This online database is a hieroglyphic dictionary, which means that all hieratic spellings of names are represented by hieroglyphic transcriptions. I follow the standard means of representing Middle Kingdom hieratic in hieroglyphs with one exception. It is customary to represent the shortened form of w (Möller’s sign 200B) with the spiral-shaped hieroglyph (Gardiner’s sign Z7). Instead, I use the same quail chick sign (Gardiner’s sign G43), which is used for the full form of w (Möller’s sign 200). There are three reasons for doing so. First, the sign Z7 is not used in the hieroglyphic texts of the Middle Kingdom and the Second intermediate period. The only exception in my database is statue Moscow I.1.а.6477, which may date from the late Second Intermediate Period or the early 18th Dynasty. Hence, using the sign Z7 in transcriptions of hieratic source creates unnecessary discrepancies between the spellings attested in the hieratic and the hieroglyphic sources. Using the sign Z7 in transcriptions is also inconsistent because other shortened sign forms attested in the hieratic are not represented in hieroglyphs differently from the full forms.

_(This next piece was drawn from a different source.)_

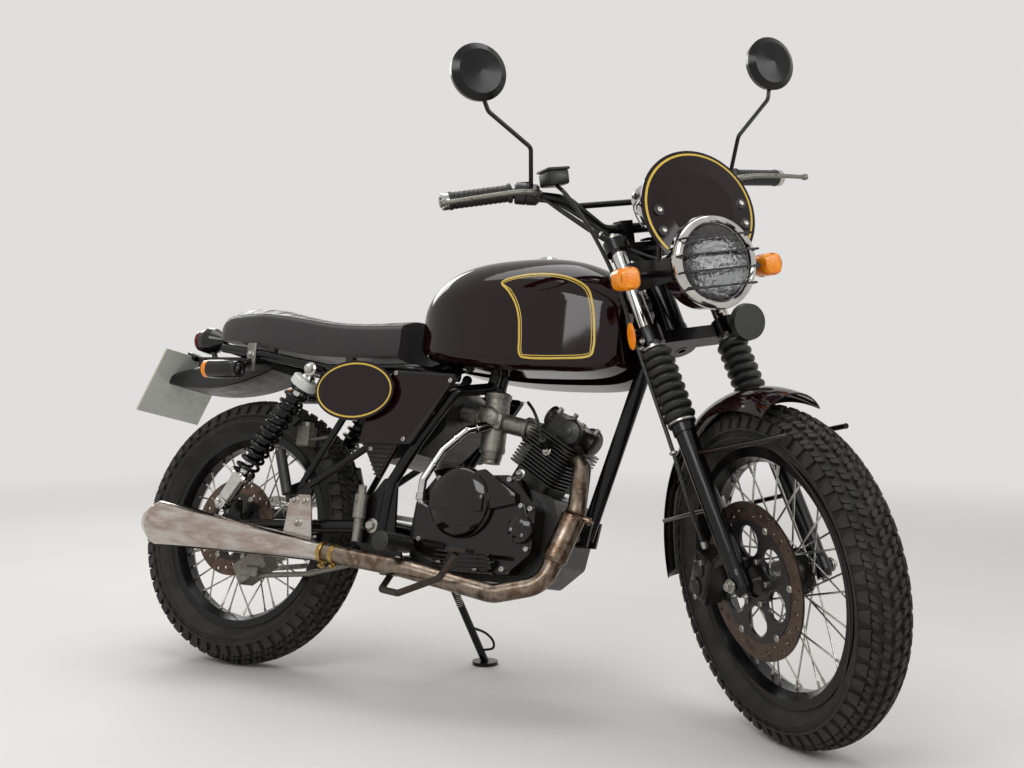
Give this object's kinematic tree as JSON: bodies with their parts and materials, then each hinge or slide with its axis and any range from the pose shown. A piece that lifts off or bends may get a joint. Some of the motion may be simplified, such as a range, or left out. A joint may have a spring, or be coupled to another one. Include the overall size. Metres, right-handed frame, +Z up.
{
  "type": "scrambler motorcycle",
  "caption": "Light scrambler motorcycle leaning on its side stand: twin shocks, air-cooled single, wire wheels with block tyres, small headlamp screen.",
  "frame": {"origin": "middle of the footprint's bounding box, on the ground", "axes": "+X forward along the machine, +Y to the rider's left, +Z up"},
  "size_m": [1.9118, 0.7608, 1.413],
  "materials": {
    "black_plastic": "moulded black plastic",
    "chrome": "bright chrome plate",
    "disc": "ground steel with a brown film",
    "engine_alloy": "cast alloy",
    "engine_black": "black enamel on castings",
    "frame_black": "satin black paint",
    "gloss_black": "deep gloss black with a gold pinstripe",
    "header_steel": "heat-tinted steel pipe",
    "lamp_black": "gloss black lamp body",
    "leather": "stitched black seat cover",
    "lens_glass": "clear lamp glass",
    "plate_white": "blank pale plate",
    "rim": "gloss black enamel",
    "rubber": "soft black rubber",
    "silencer_chrome": "chrome plate with a rusty film",
    "spokes": "bright drawn wire on a cast hub",
    "tyre": "matt block tread rubber"
  },
  "bodies": {
    "chassis": {"air_box": "black_plastic", "carburettor": "engine_alloy", "chain": "spokes", "crankcase": "engine_black", "cylinder": "engine_black", "cylinder_head": "engine_black", "engine_covers": "engine_black", "exhaust_header": "header_steel", "filler_cap": "chrome", "foot_rests": "rubber", "fuel_tank": "gloss_black", "head_frame": "frame_black", "main_frame": "frame_black", "number_plate": "plate_white", "pedals": "engine_alloy", "peg_struts": "frame_black", "rear_axle": "chrome", "rear_brake": "engine_alloy", "rear_guard": "black_plastic", "rear_lamps": "lamp_black", "rear_shocks": "chrome", "rear_uprights": "frame_black", "seat": "leather", "side_panels": "gloss_black", "silencer": "silencer_chrome", "swingarm": "frame_black"},
    "steering": {"fork_yokes": "frame_black", "fork_tubes": "chrome", "fork_gaiters": "rubber", "fork_sliders": "frame_black", "front_axle": "chrome", "front_guard": "gloss_black", "headlamp_shell": "gloss_black", "headlamp_rim": "chrome", "headlamp_lens": "lens_glass", "headlamp_brackets": "frame_black", "fly_screen": "gloss_black", "horn": "black_plastic", "handlebar": "frame_black", "grips": "rubber", "hand_controls": "black_plastic", "mirrors": "frame_black", "speedometer": "chrome", "front_caliper": "frame_black"},
    "front_wheel": {"front_tyre": "tyre", "front_rim": "rim", "front_spokes": "spokes", "front_disc": "disc"},
    "rear_wheel": {"rear_tyre": "tyre", "rear_rim": "rim", "rear_spokes": "spokes", "rear_disc": "disc", "rear_sprocket": "spokes"},
    "side_stand": {"side_stand": "frame_black"}
  },
  "joints": [
    {"name": "steering", "type": "hinge", "parent": "chassis", "child": "steering", "pos_m": [0.42363, -0.03367, 0.74772], "axis": [-0.4451, 0.2014, 0.8725], "range_deg": [0, 82]},
    {"name": "front_wheel_spin", "type": "hinge", "parent": "steering", "child": "front_wheel", "pos_m": [0.68461, -0.16357, 0.31831], "axis": [0.5875, 0.801, 0.1147], "continuous": true},
    {"name": "rear_wheel_spin", "type": "hinge", "parent": "chassis", "child": "rear_wheel", "pos_m": [-0.61732, -0.13592, 0.30481], "axis": [0, 0.9744, -0.225], "continuous": true},
    {"name": "side_stand_fold", "type": "hinge", "parent": "chassis", "child": "side_stand", "pos_m": [-0.15522, -0.0064, 0.22568], "axis": [0.1617, 0.8923, 0.4216], "range_deg": [0, 97]}
  ]
}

That is Möller’s signs 33 and 33B; 192, 192A, and 192B; 196 and 196B are not distinguished in hieroglyphic transcriptions, but 200 and 200B are. Finally, even if I wanted, I would not be able to consistently distinguish between Z7 and G43, because some hieratic sources are only available to me in hieroglyphic transcriptions, which do not observe the difference (Devaud’s transcriptions of the Berlin Lahun papyri) and are not verifiable through photographs.
Hieroglyphic renderings of spellings in both hieroglyphic and hieratic sources are standardized. Unlike Scheele-Schweitzer 2014
, I do not regard spellings differing in the orientation of signs (rotations and mirroring) as different spellings.